PROBLEM DESCRIPTION: Quote exactly the lines between the line containing "hide_parts(node)" and the line containing "# It is brown", counting those two lines as part of the range. Leave the rest out.
──────── INFORMATION PROVIDED ────────
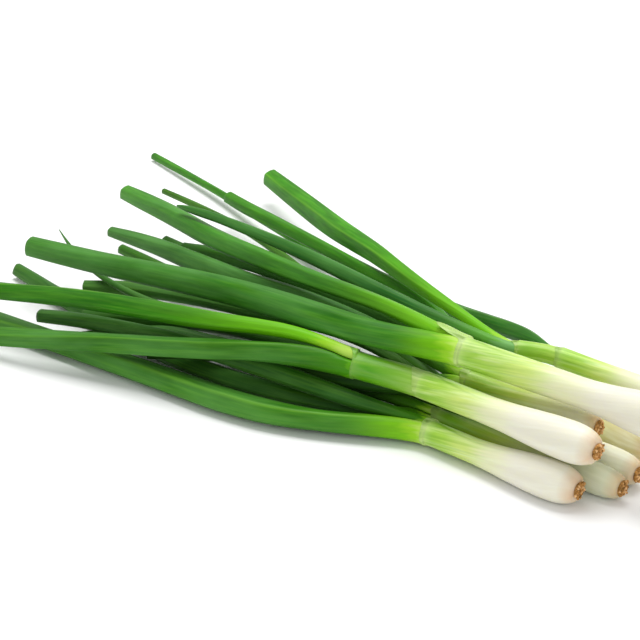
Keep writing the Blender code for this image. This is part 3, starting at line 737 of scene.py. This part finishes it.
ROUND_BASE = 45 * MM  # over which a leaf goes from round to its facets
ROUNDED_EDGES = 2  # times that the facets' edges are softened


def faceted(rows, distances, data):
    """The rows flattened between their corners, from the base onward."""
    corners = sorted(round(degrees / 360 * COLUMNS) for degrees in data["corners"])
    chords = np.empty_like(rows)
    for one, two in zip(corners, [*corners[1:], corners[0] + COLUMNS]):
        half = math.pi * (two - one) / COLUMNS
        for column in range(one, two):
            turn = math.tau * (column - one) / COLUMNS - half
            t = 0.5 + math.tan(turn) / (2 * math.tan(half))
            chords[:, column % COLUMNS] = (1 - t) * rows[:, one % COLUMNS] + t * rows[:, two % COLUMNS]
    share = data["flat"] * np.clip(distances / ROUND_BASE, 0, 1)[:, None, None]
    flatter = rows + share * (chords - rows)
    for _ in range(ROUNDED_EDGES):
        flatter = (np.roll(flatter, 1, axis=1) + 4 * flatter + np.roll(flatter, -1, axis=1)) / 6
    return flatter


WALLED = 0.84  # the hollow's rim over the cut's outline
LIP = 0.1 * MM  # how far the wall's rounded edge stands out of the cut

# Rows over the lip and down the hollow: millimetres past the leaf's end along the skin, and how dry.
PAST_CUT = (
    (0.1, 0.85), (0.2, 1.0), (0.3, 0.9), (0.4, 0.7),
    (1.4, 0.45), (4.4, 0.35), (8.4, 0.3), (24.4, 0.3),
)


def inside_of(inner, outline, middle):
    """Whether each point of the hollow's rim is nearer the middle than the outline there."""
    return np.linalg.norm(inner - middle, axis=1) < np.linalg.norm(outline - middle, axis=1)


def leaf_skin(node, data):
    """The leaf's skin from its base over the cut and down into the hollow, or to its point."""
    leaf = strands[node]
    distances = leaf.spacing(LEAF_ROW)
    rows = faceted(leaf.skin(distances), distances, data)
    rows[..., 2] = np.maximum(rows[..., 2], 0)
    rows = list(rows)
    along = list(distances)
    cut = [0.0] * len(rows)
    last = leaf.ends[1]
    if leaf.inner is not None:
        end = rows[-1]
        tip = end.mean(axis=0)
        out = tip - rows[-3].mean(axis=0)
        out /= np.linalg.norm(out)
        inner = rounded(leaf.inner, COLUMNS)
        shrunk = tip + (end - tip) * WALLED
        inner[0] = np.where(inside_of(inner[0], shrunk, tip)[:, None], inner[0], shrunk)
        cut[-1] = 0.4
        toward = inner[0] - end
        rows += [end + out * LIP * 0.7 + toward * 0.15, end + out * LIP + toward * 0.5]
        rows += [end + out * LIP * 0.7 + toward * 0.85, inner[0]]
        deeper = inner[1] - inner[0]
        rows += [inner[0] + deeper * 0.12, inner[0] + deeper * 0.5, inner[1], inner[2]]
        along += [leaf.length + past * MM for past, _ in PAST_CUT]
        cut += [dry for _, dry in PAST_CUT]
    piece = wrapped(f"{node}_skin", rows, along, leaf.ends[0], last, cut, crease=data["crease"])
    piece.data.materials.append(leaf_material(f"{node}_finish", data))
    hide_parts(node)
    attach(piece, "root")


for node, data in LEAVES.items():
    leaf_skin(node, data)

# Root tufts. Under each bulb is the hard root plate, with the roots trimmed to a short dry brush.
# It is brown and fibrous, darker between the stubs, and grows out of the bulb.

ONIONS = 8
PLATE = ((0.0, 3.1), (0.35, 3.35), (0.7, 3.1), (0.95, 2.4), (1.05, 1.2))  # height and radius, mm
PLATE_SIDES = 28
PLATE_WAVER = 0.04  # of its radius
PLATE_TONE = 0.25
STUBS = 34
STUB_SIDES = 9
STUB_LENGTH = (0.6, 1.1)  # mm, least and most, as for the three after it
STUB_RADIUS = (0.42, 0.68)
STUB_TILT = (-0.15, 0.3)  # radians
STUB_TAPER = (0.6, 0.95)  # of its radius
STUB_KINK = (0.3, 0.3, 0.2)  # mm either way that its free end is bent
STUB_TONES = (0.25, 0.4, 0.5, 0.65, 0.9)
SEATED = 0.45  # mm up the plate
FREE_END = 0.9  # mm up the plate, past which a stub is bent and rough
ROUGHENED = 0.08  # mm either way
TURN = 0.618  # of a whole turn, from one stub to the next
TURN_WAVER = 0.06
OUTERMOST = 2.95  # mm from the middle
SPLAYED = 0.16  # radians more for each millimetre from the middle
TALLER = 0.3  # mm at the middle
TALLER_WITHIN = 2.75  # mm of the middle
DARK_ROOT = (124, 86, 24)
BROWN_ROOT = (188, 134, 66)
PALE_ROOT = (228, 184, 128)
MOTTLING = 0.9
SHARP_EDGE = math.radians(42)


def root_material():
    """Dry root: peach to brown from stub to stub, mottled, and dark where it is crowded."""
    material, tree, shader = blank_material("root_finish")
    place = put(tree, "ShaderNodeTexCoord").outputs["Object"]
    tone = carried(tree, "tone")
    mottle = put(tree, "ShaderNodeTexNoise", Vector=place, Scale=700.0, Detail=4.0, Roughness=0.65)
    loose = counted(tree, "MULTIPLY", counted(tree, "SUBTRACT", mottle.outputs["Fac"], 0.5), MOTTLING)
    body = ramp(tree, counted(tree, "ADD", tone, loose, clamp=True), [
        (0.12, paint(*DARK_ROOT)),
        (0.45, paint(*BROWN_ROOT)),
        (0.85, paint(*PALE_ROOT)),
    ])
    tree.links.new(body, shader.inputs["Base Color"])
    shader.inputs["Roughness"].default_value = 0.8
    bump = put(tree, "ShaderNodeBump", Height=mottle.outputs["Fac"], Strength=0.7, Distance=0.2 * MM)
    tree.links.new(bump.outputs[0], shader.inputs["Normal"])
    return material


ROOT_FINISH = root_material()


def root_plate(bm, tone, draw):
    """The plate: a circle drawn up ring by ring, a little uneven, and closed at both ends."""
    bmesh.ops.create_circle(bm, segments=PLATE_SIDES, radius=PLATE[0][1] * MM)
    rim = list(bm.edges)
    for height, radius in PLATE[1:]:
        grown = bmesh.ops.extrude_edge_only(bm, edges=rim)["geom"]
        corners = [v for v in grown if isinstance(v, bmesh.types.BMVert)]
        rim = [e for e in grown if isinstance(e, bmesh.types.BMEdge)]
        for corner in corners:
            uneven = 1 + draw.uniform(-PLATE_WAVER, PLATE_WAVER)
            flat = corner.co.xy.normalized() * radius * MM * uneven
            corner.co = (*flat, height * MM)
    bmesh.ops.holes_fill(bm, edges=bm.edges, sides=PLATE_SIDES + 1)
    for vertex in bm.verts:
        vertex[tone] = PLATE_TONE


def root_stub(bm, tone, draw, index):
    """One blunt stub, in its place on a spiral from the middle, bent at its free end."""
    around = math.tau * (index * TURN + draw.uniform(-TURN_WAVER, TURN_WAVER))
    apart = OUTERMOST * math.sqrt((index + 0.5) / STUBS)
    length = draw.uniform(*STUB_LENGTH) + TALLER * (TALLER_WITHIN - apart) / TALLER_WITHIN
    thick = draw.uniform(*STUB_RADIUS)
    tilt = draw.uniform(*STUB_TILT) + SPLAYED * apart
    taper = draw.uniform(*STUB_TAPER)
    lean = Matrix.Rotation(tilt, 4, (-math.sin(around), math.cos(around), 0))
    across = apart * math.cos(around) * MM
    back = apart * math.sin(around) * MM
    seat = Matrix.Translation((across, back, SEATED * MM))
    cone = bmesh.ops.create_cone(
        bm, cap_ends=True, segments=STUB_SIDES, radius1=thick * MM, radius2=thick * MM * taper,
        depth=length * MM, matrix=seat @ lean @ Matrix.Translation((0, 0, length / 2 * MM)),
    )
    kink = Vector([draw.uniform(-most, most) for most in STUB_KINK]) * MM
    shade = draw.choice(STUB_TONES)
    for vertex in cone["verts"]:
        vertex[tone] = shade
        if vertex.co.z > FREE_END * MM:
            rough = Vector([draw.uniform(-ROUGHENED, ROUGHENED) for _ in range(3)])
            vertex.co += kink + rough * MM


def root_tuft(number):
    """The plate, and a low dense brush of stubs that stand out of it, under one bulb."""
    draw = random.Random(40 + number)
    stem = strands[f"onion_{number}_shaft"]
    base = stem.outer[0].mean(axis=0)
    out = base - stem.outer[1].mean(axis=0)
    turn = Vector(out).to_track_quat("Z", "Y").to_matrix().to_4x4()
    bm = bmesh.new()
    tone = bm.verts.layers.float.new("tone")
    root_plate(bm, tone, draw)
    for index in range(STUBS):
        root_stub(bm, tone, draw, index)
    bmesh.ops.recalc_face_normals(bm, faces=bm.faces)
    bmesh.ops.transform(bm, matrix=Matrix.Translation(Vector(base)) @ turn, verts=bm.verts)
    for vertex in bm.verts:
        vertex.co.z = max(vertex.co.z, 0)
    mesh = bpy.data.meshes.new(f"onion_{number}_root_tuft")
    bm.to_mesh(mesh)
    bm.free()
    mesh.shade_smooth()
    mesh.set_sharp_from_angle(angle=SHARP_EDGE)
    mesh.materials.append(ROOT_FINISH)
    tuft = bpy.data.objects.new(mesh.name, mesh)
    bpy.context.scene.collection.objects.link(tuft)
    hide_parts(f"onion_{number}_roots")
    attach(tuft, "root")


for number in range(1, ONIONS + 1):
    root_tuft(number)

# Studio: a plain white table, a large soft light over it, and the camera where the photograph was
# taken from.

TABLE_HALF = 6  # half its width, in metres
TABLE_GAP = 0.2 * MM  # under the bunch
TABLE_WHITE = (0.93, 0.93, 0.93, 1)

floor_mesh = bpy.data.meshes.new("table_top")
bm = bmesh.new()
bmesh.ops.create_grid(bm, x_segments=1, y_segments=1, size=TABLE_HALF)
bmesh.ops.translate(bm, verts=bm.verts, vec=(0, 0, -TABLE_GAP))
bm.to_mesh(floor_mesh)
bm.free()
floor = bpy.data.objects.new("table_top", floor_mesh)
bpy.context.scene.collection.objects.link(floor)
white, tree, shader = blank_material("white_table")
shader.inputs["Base Color"].default_value = TABLE_WHITE
shader.inputs["Roughness"].default_value = 0.9
floor_mesh.materials.append(white)

AIM = Vector((-2.3, 6.7, 0)) * MM  # the spot on the table in the middle of the picture
AZIMUTH = math.radians(39)
ELEVATION = math.radians(25)
AWAY = 0.8
LENS = 98  # mm, on a sensor this wide
SENSOR = 36
SKY = 0.56  # how bright the white room is


def seen_from(azimuth, elevation):
    """The direction from the bunch to a place at these angles."""
    return Vector((
        math.sin(azimuth) * math.cos(elevation),
        -math.cos(azimuth) * math.cos(elevation),
        math.sin(elevation),
    ))


def lamp(name, azimuth, elevation, distance, size, power):
    """A soft square lamp that faces the bunch, from so many degrees round and metres away."""
    light = bpy.data.lights.new(name, "AREA")
    light.size = size
    light.energy = power
    made = bpy.data.objects.new(name, light)
    toward = seen_from(math.radians(azimuth), math.radians(elevation))
    made.location = AIM + toward * distance
    made.rotation_euler = toward.to_track_quat("Z", "Y").to_euler()
    bpy.context.scene.collection.objects.link(made)


lamp("overhead", azimuth=200, elevation=74, distance=1.5, size=1.0, power=21)
lamp("fill", azimuth=40, elevation=30, distance=1.8, size=1.4, power=5)

world = bpy.data.worlds.new("studio")
bpy.context.scene.world = world
world.use_nodes = True
world.node_tree.nodes["Background"].inputs["Color"].default_value = (1, 1, 1, 1)
world.node_tree.nodes["Background"].inputs["Strength"].default_value = SKY

lens = bpy.data.cameras.new("camera")
lens.lens = LENS
lens.sensor_width = SENSOR
camera = bpy.data.objects.new("camera", lens)
back = seen_from(AZIMUTH, ELEVATION)
camera.location = AIM + back * AWAY
camera.rotation_euler = back.to_track_quat("Z", "Y").to_euler()
bpy.context.scene.collection.objects.link(camera)
bpy.context.scene.camera = camera
bpy.context.scene.view_settings.view_transform = "Standard"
────────
RESULT:
    hide_parts(node)
    attach(piece, "root")


for node, data in LEAVES.items():
    leaf_skin(node, data)

# Root tufts. Under each bulb is the hard root plate, with the roots trimmed to a short dry brush.
# It is brown and fibrous, darker between the stubs, and grows out of the bulb.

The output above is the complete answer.